STORED DATA:
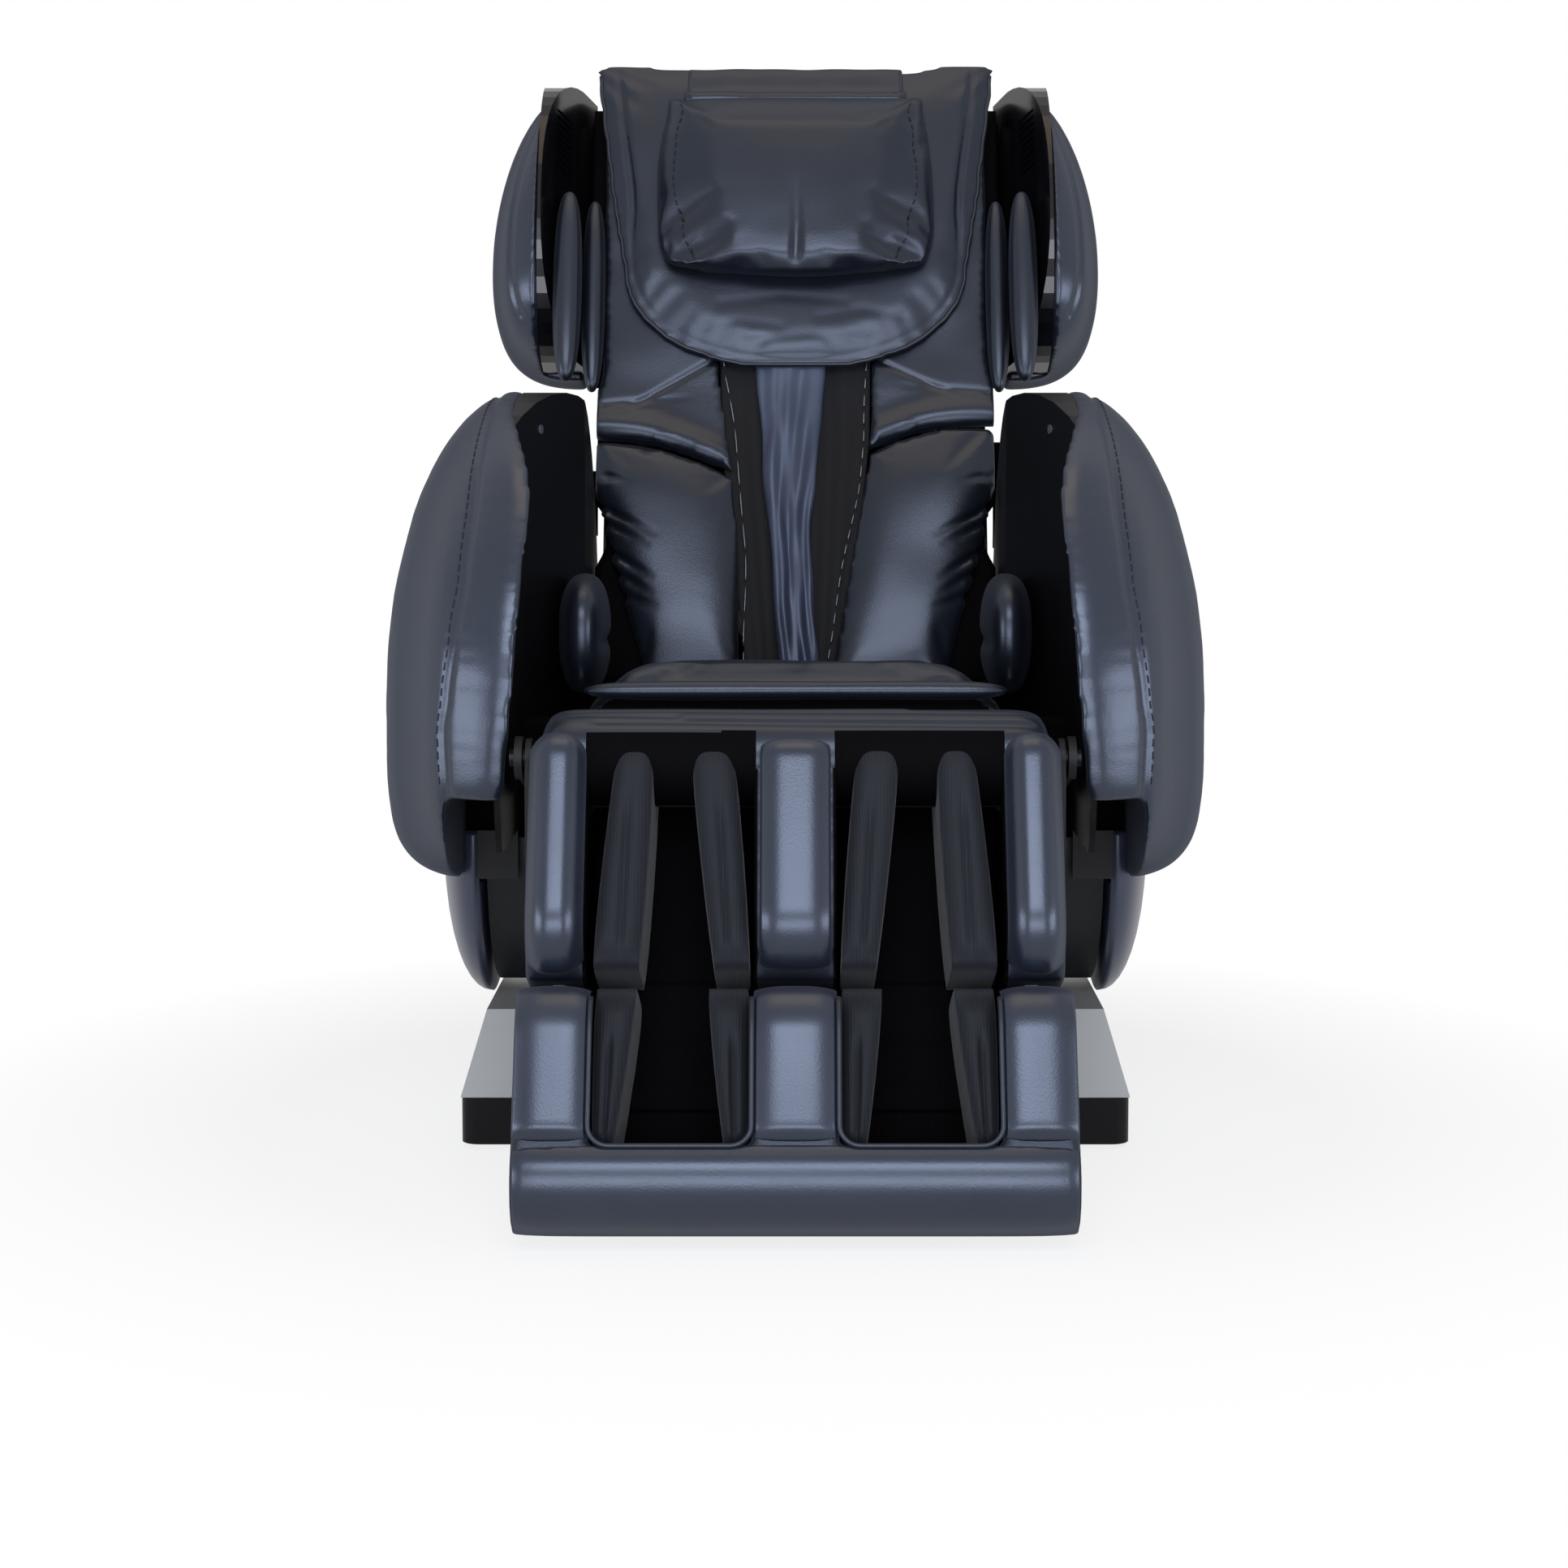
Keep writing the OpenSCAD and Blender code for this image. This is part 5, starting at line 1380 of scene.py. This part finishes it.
def airbag(name, top, foot, heights, depth, body, nodes):
    """Knitted airbag: a slanted pad with one sewn crease. top and foot are its x limits."""

    def point(u, v, front):
        s = mix(heights[0], heights[1], v)
        belly = math.sin(math.pi * min(max(v, 0.02), 0.98)) ** 0.35
        x0, x1 = mix(top[0], foot[0], v), mix(top[1], foot[1], v)
        x = mix(x0, x1, 0.5 + (u - 0.5) * mix(0.8, 1.0, belly))
        if not front:
            return (x, depth[1], s)
        crease = 5.0 * math.exp(-(((u - mix(0.62, 0.42, v)) / 0.09) ** 2))
        crease *= smooth((v - 0.25) * 5) * smooth((1 - v) * 8)
        full = smooth((v - 0.027) * 6) * smooth((1 - v) * 10)
        return (x, depth[0] + 14 + (crease - 14 * hump(u, 3.2)) * full, s)

    made = pad(name, LEG, point, (30, 40))
    if (top[1] - top[0]) * (heights[1] - heights[0]) < 0:
        made.data.flip_normals()
    dressed(finer(made), KNIT, body, nodes)


def airbags(side, name, node, heights, depth, body, limits):
    """An outer and an inner airbag in one well; limits holds their x at the top and the foot."""
    for wall, spans in zip(("outer", "inner"), limits):
        top, foot = [[side * x for x in span] for span in spans]
        nodes = [node] if side > 0 and wall == "outer" else ()
        airbag(f"{name}_{wall}", top, foot, heights, depth, body, nodes)


bag_low, bag_high = box_in("calf_airbags", LEG)
bag_heights = (24, bag_low.z)
bag_depth = (bag_low.y - 24, bag_high.y)
CALF_BAGS = (((138, 178), (150, WELL_OUT - 1)), ((110, 62), (82, WELL_IN + 1)))
for side, name in ((1, "calf_airbag_left"), (-1, "calf_airbag_right")):
    airbags(side, name, "calf_airbags", bag_heights, bag_depth, "leg_rest", CALF_BAGS)

SHADE_SHEET_REACH = 112


def leg_shade_point(u, v, front):
    """Black sheet of painted shade behind the legs, which closes the slit to the foot section as
    it slides out.
    """
    s = mix(CALF_END + 18, CALF_END - SHADE_SHEET_REACH, v)
    n = WELL_REAR - (6.5 if front else 3.5) + math.sin(20 * v)
    return (mix(WELL_IN + 4, WELL_OUT - 6, u), n, s)


leg_shade_sheet = pad("leg_lining_left", LEG, leg_shade_point, (12, 30))
both_sides(leg_shade_sheet, LINING_AND_SHADE, "leg_rest", "knit")

# ---------- foot rest ----------

foot_high = box_in("foot_shell", LEG)[1]
sole_low, sole_high = box_in("foot_airbags", LEG)
FOOT_HALF = foot_high.x
FOOT_TOP = foot_high.z
SOLE = sole_low.z - 0.5
FOOT_IN = 42
FOOT_OUT = 198
TOE_R = 58
TOE_MID = (-12, -427)
RIM_R = 20
floor_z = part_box("foot_shell")[0].z

toe_arc = arc(TOE_MID, TOE_R, 176, 268, 12)
foot_outline = [
    (foot_high.y - 1, FOOT_TOP - 1), (-14, FOOT_TOP - 1), (-38, FOOT_TOP - 14),
    (-55, FOOT_TOP - 46), (-60, FOOT_TOP - 70), (-60, SOLE + 20),
]
foot_outline += [(n + 4, s) for n, s in toe_arc]
foot_outline += [(10, -500), (foot_high.y - 6, -500), (foot_high.y - 1, SOLE)]
foot_housing = extruded("foot_housing", foot_outline, FOOT_HALF - 1, LEG)
foot_cutters = [
    block("floor", (-600, -1500, -600), (600, 1500, floor_z * 1000 + 0.5), MILLIMETRES),
    block("well_left", (FOOT_IN, -130, SOLE), (FOOT_OUT, WELL_REAR, FOOT_TOP + 20), LEG),
    block("well_right", (-FOOT_OUT, -130, SOLE), (-FOOT_IN, WELL_REAR, FOOT_TOP + 20), LEG),
]
foot_housing = even(cut(foot_housing, foot_cutters), 4, 4)
dressed(foot_housing, SOFT_LEATHER, "foot_rest", ["foot_shell"])


def in_foot_wells(p):
    """Whether a place of the foot housing gets the near-black cloth: its wells, lined and painted
    in shade, and the top under the calves, painted shade.
    """
    well = in_wells(p, FOOT_IN, FOOT_OUT, WELL_REAR) and p.z > SOLE - 3 and p.y > -54
    return well or p.z > FOOT_TOP - 6


lined_and_shaded(foot_housing, LEG, in_foot_wells)

FOOT_FACE = -66
FOOT_ROLL = 56


def foot_face(s):
    """Depth of the foot section's padded front at a height: it rolls back at its top."""
    over = min(max(0, s - FOOT_TOP + FOOT_ROLL) / FOOT_ROLL, 1)
    return FOOT_FACE + 0.8 * FOOT_ROLL * (1 - math.sqrt(1 - over**2))


foot_front = [(foot_face(s), s) for s in np.linspace(FOOT_TOP - 3, SOLE + 4, 30)]
for name, x0, x1 in (
    ("foot_cheek_middle", -FOOT_IN + 1, FOOT_IN - 1),
    ("foot_cheek_left", FOOT_OUT + 1, FOOT_HALF - 1),
    ("foot_cheek_right", -FOOT_HALF + 1, -FOOT_OUT - 1),
):
    cheek = finer(facing(name, foot_front, x0, x1, 4.5, 3, 8, LEG, 2))
    dressed(cheek, SATIN_LEATHER, "foot_rest", ())
toe_path = [(FOOT_FACE, SOLE + 2)] + [p for p in toe_arc if p[1] < SOLE]
toe_bar = finer(facing("toe_bar", toe_path, -FOOT_HALF + 1, FOOT_HALF - 1, 2, 14, 5, LEG))
dressed(toe_bar, SATIN_LEATHER, "foot_rest", ())

# Front edge of the left well, down its inner side, round its foot and up its outer side
rim = [(FOOT_IN, FOOT_TOP - 20), (FOOT_IN, SOLE + 22)]
for t in np.linspace(0.2, 1.57, 7):
    rim.append((FOOT_IN + RIM_R - RIM_R * math.cos(t), SOLE + RIM_R - RIM_R * math.sin(t)))
for t in np.linspace(0, 1.37, 7):
    rim.append((FOOT_OUT - RIM_R + RIM_R * math.sin(t), SOLE + RIM_R - RIM_R * math.cos(t)))
rim += [(FOOT_OUT, SOLE + 22), (FOOT_OUT, FOOT_TOP - 20)]
bag_heights = (sole_high.z, sole_low.z)
bag_depth = (sole_low.y - 14, sole_high.y)
FOOT_BAGS = (((152, FOOT_OUT - 1), (174, FOOT_OUT - 1)), ((88, FOOT_IN + 1), (70, FOOT_IN + 1)))
for side, name in ((1, "left"), (-1, "right")):
    bag_name = "foot_airbag_" + name
    airbags(side, bag_name, "foot_airbags", bag_heights, bag_depth, "foot_rest", FOOT_BAGS)
    dense = walked([(side * x, s, 0) for x, s in rim], 6)
    piping = tube("foot_piping_" + name, [(p.x, foot_face(p.y), p.y) for p in dense], 2.6, LEG)
    dressed(piping, PIPING, "foot_rest")

# ---------- camera ----------

FRAME = 1932  # pixels across the square image
LENS = 64.94
EYE = Vector((0.0, chair_middle + 0.040 - 3.2, 0.787))
PITCH = math.radians(4.64)
SHIFT = (-14 / FRAME, -0.081)

camera_data = bpy.data.cameras.new("camera")
camera_data.lens = LENS
camera_data.sensor_width = 36
camera_data.shift_x, camera_data.shift_y = SHIFT
camera = bpy.data.objects.new("camera", camera_data)
camera.location = EYE
camera.rotation_euler = (math.pi / 2 - PITCH, 0, 0)
bpy.context.scene.collection.objects.link(camera)
bpy.context.scene.camera = camera

# ---------- floor, backdrop and light ----------


def seen_by_eye(tree):
    """1 where the eye, a reflection or a view through something meets the surface."""
    path = add(tree, "ShaderNodeLightPath")
    seen = add(
        tree,
        "ShaderNodeMath",
        {"operation": "MAXIMUM"},
        {0: path.outputs["Is Camera Ray"], 1: path.outputs["Is Glossy Ray"]},
    )
    through = add(
        tree,
        "ShaderNodeMath",
        {"operation": "MAXIMUM"},
        {0: seen.outputs[0], 1: path.outputs["Is Transmission Ray"]},
    )
    return through.outputs[0]


def studio_floor():
    """Plain pale floor: white to the eye, with a soft shadow where the chair stands."""
    made = block("floor", (-6000, -6000, -20), (6000, 6000, 0), MILLIMETRES)
    material, tree, shader, place = new_material("pale_floor")
    shader.inputs["Base Color"].default_value = linear("#f4f4f4")
    shader.inputs["Roughness"].default_value = 0.9
    shader.inputs["Specular IOR Level"].default_value = 0.1
    glow = add(tree, "ShaderNodeEmission", {"Color": (1, 1, 1, 1), "Strength": 1.0})
    away = add(tree, "ShaderNodeVectorMath", {"operation": "LENGTH"}, {0: place})
    white_share = add(
        tree,
        "ShaderNodeMapRange",
        {"From Min": 0.62, "From Max": 1.1, "To Min": 0.8, "To Max": 1.0},
        {"Value": away.outputs["Value"]},
    )
    share = add(
        tree,
        "ShaderNodeMath",
        {"operation": "MULTIPLY"},
        {0: seen_by_eye(tree), 1: white_share.outputs[0]},
    )
    both = add(
        tree,
        "ShaderNodeMixShader",
        links={0: share.outputs[0], 1: shader.outputs[0], 2: glow.outputs[0]},
    )
    output = next(n for n in tree.nodes if n.type == "OUTPUT_MATERIAL")
    tree.links.new(both.outputs[0], output.inputs["Surface"])
    made.data.materials.append(material)


studio_floor()

world = bpy.data.worlds.new("studio")
bpy.context.scene.world = world
world.use_nodes = True
sky = world.node_tree
sky.nodes.clear()
ambient = add(sky, "ShaderNodeBackground", {"Color": (0.9, 0.94, 1.0, 1), "Strength": 0.15})
white = add(sky, "ShaderNodeBackground", {"Color": (1, 1, 1, 1), "Strength": 1.0})
backdrop = add(
    sky,
    "ShaderNodeMixShader",
    links={0: seen_by_eye(sky), 1: ambient.outputs[0], 2: white.outputs[0]},
)
add(sky, "ShaderNodeOutputWorld", links={"Surface": backdrop.outputs[0]})


def softbox(name, place, aim, size, power, colour):
    """Rectangular lamp that faces a point: metres and watts."""
    data = bpy.data.lights.new(name, "AREA")
    data.shape = "RECTANGLE"
    data.size, data.size_y = size
    data.energy = power
    data.color = linear(colour)[:3]
    lamp = bpy.data.objects.new(name, data)
    lamp.location = place
    lamp.rotation_euler = (Vector(aim) - Vector(place)).to_track_quat("-Z", "Y").to_euler()
    bpy.context.scene.collection.objects.link(lamp)


COOL = "#eef3ff"
WARM = "#ffdcb0"
softbox("top_light", (0, -0.4, 3.0), (0, 0.1, 0.6), (1.6, 1.2), 9, WARM)
softbox("front_light", (0, -3.9, 0.62), (0, 0, 0.6), (2.5, 0.95), 56, COOL)
softbox("left_light", (3.2, -2.3, 0.7), (0, 0, 0.6), (2.2, 1.2), 52, COOL)
softbox("right_light", (-3.2, -2.3, 0.7), (0, 0, 0.6), (2.2, 1.2), 52, COOL)
softbox("high_light", (0, -3.6, 2.6), (0, -0.3, 0.5), (2.2, 1.2), 76, COOL)
softbox("rear_light", (0, 3.2, 2.0), (0, 0, 0.8), (2.4, 1.6), 8, "#ffffff")

bpy.context.scene.view_settings.view_transform = "Standard"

GIVEN REQUEST: Your answer should be exactly the lines of the data above, from the first through the line containing "airbag: a slanted".

SOLUTION FOR THIS TASK:
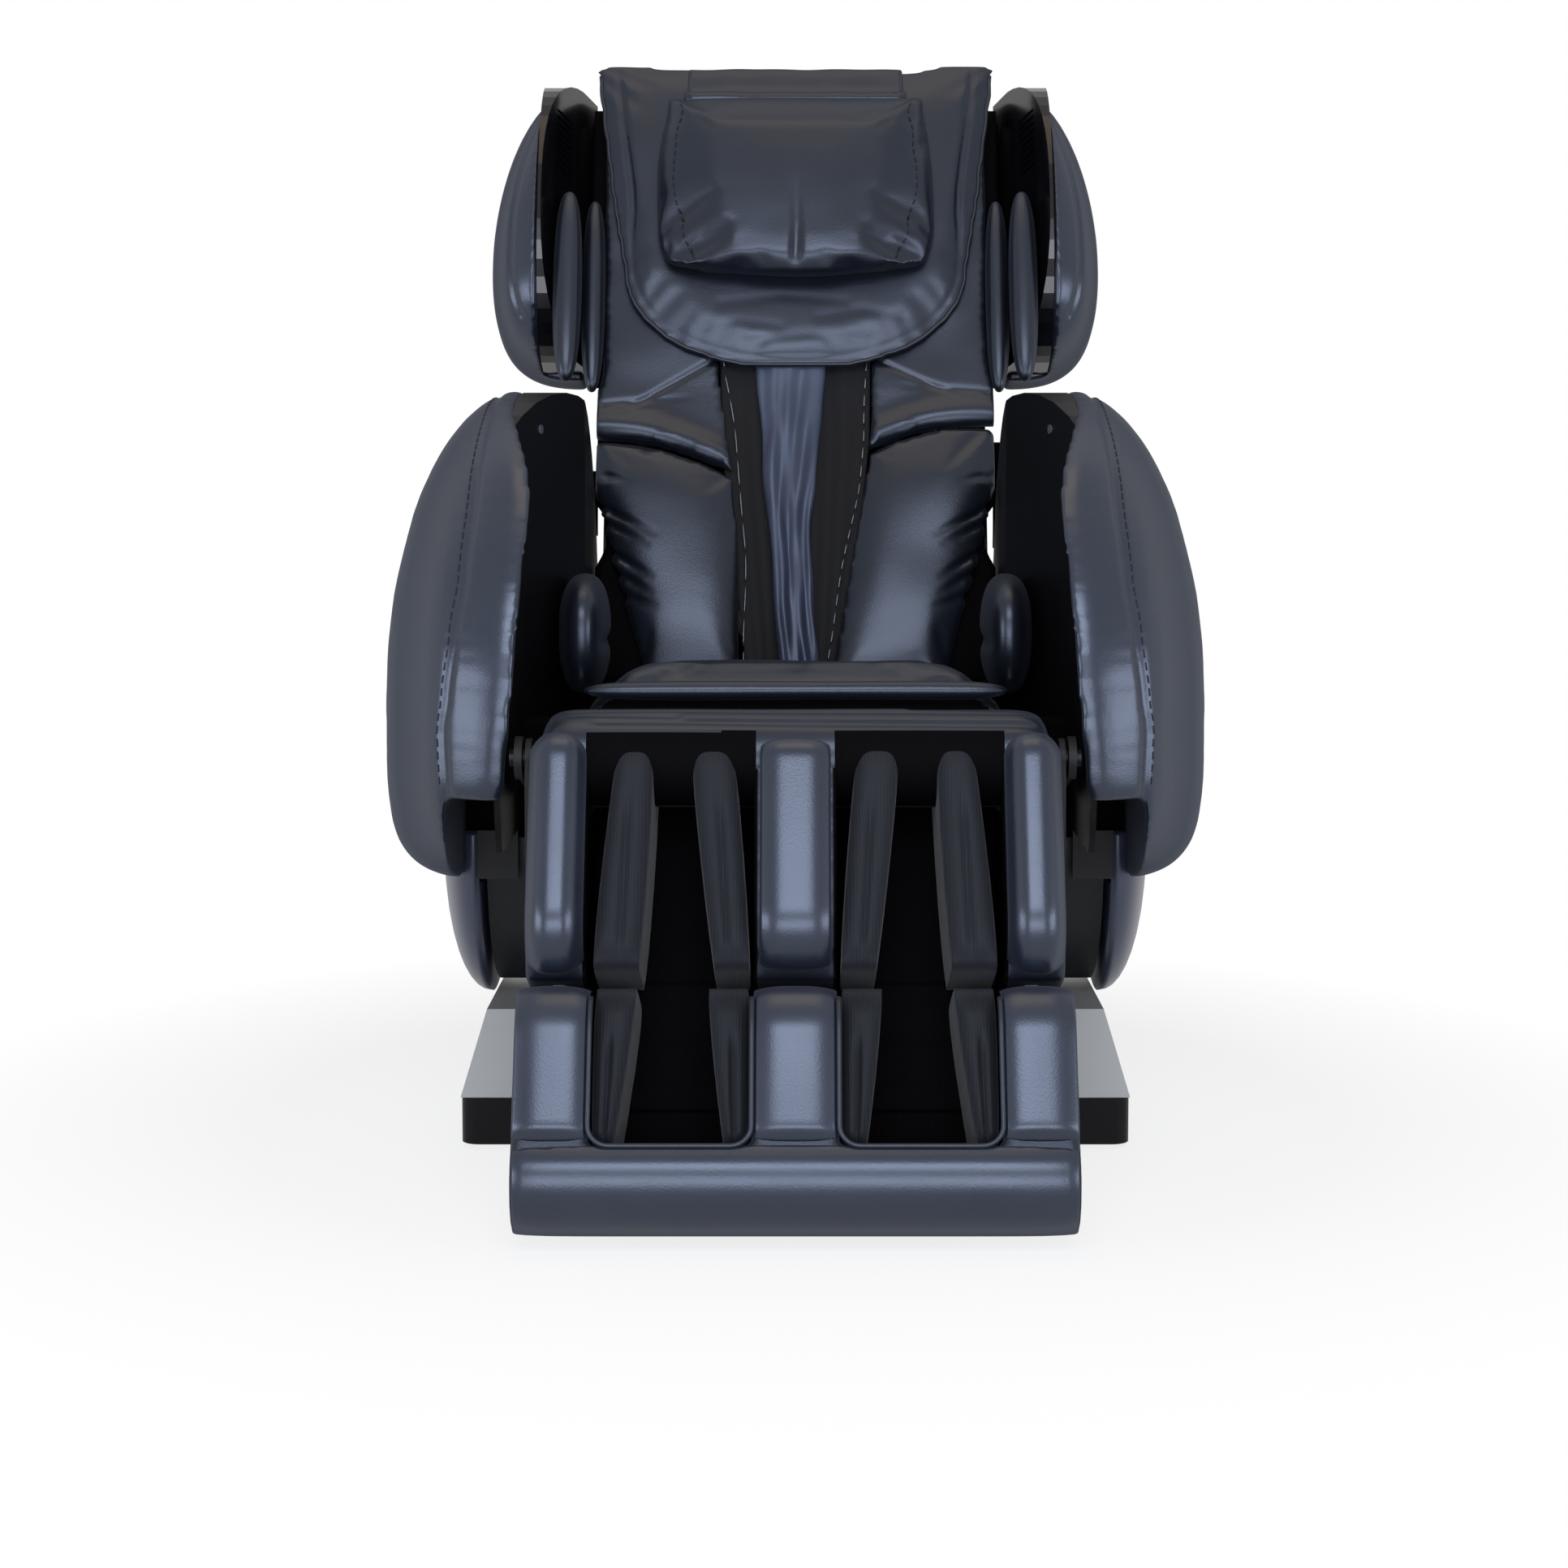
Keep writing the OpenSCAD and Blender code for this image. This is part 5, starting at line 1380 of scene.py. This part finishes it.
def airbag(name, top, foot, heights, depth, body, nodes):
    """Knitted airbag: a slanted pad with one sewn crease. top and foot are its x limits."""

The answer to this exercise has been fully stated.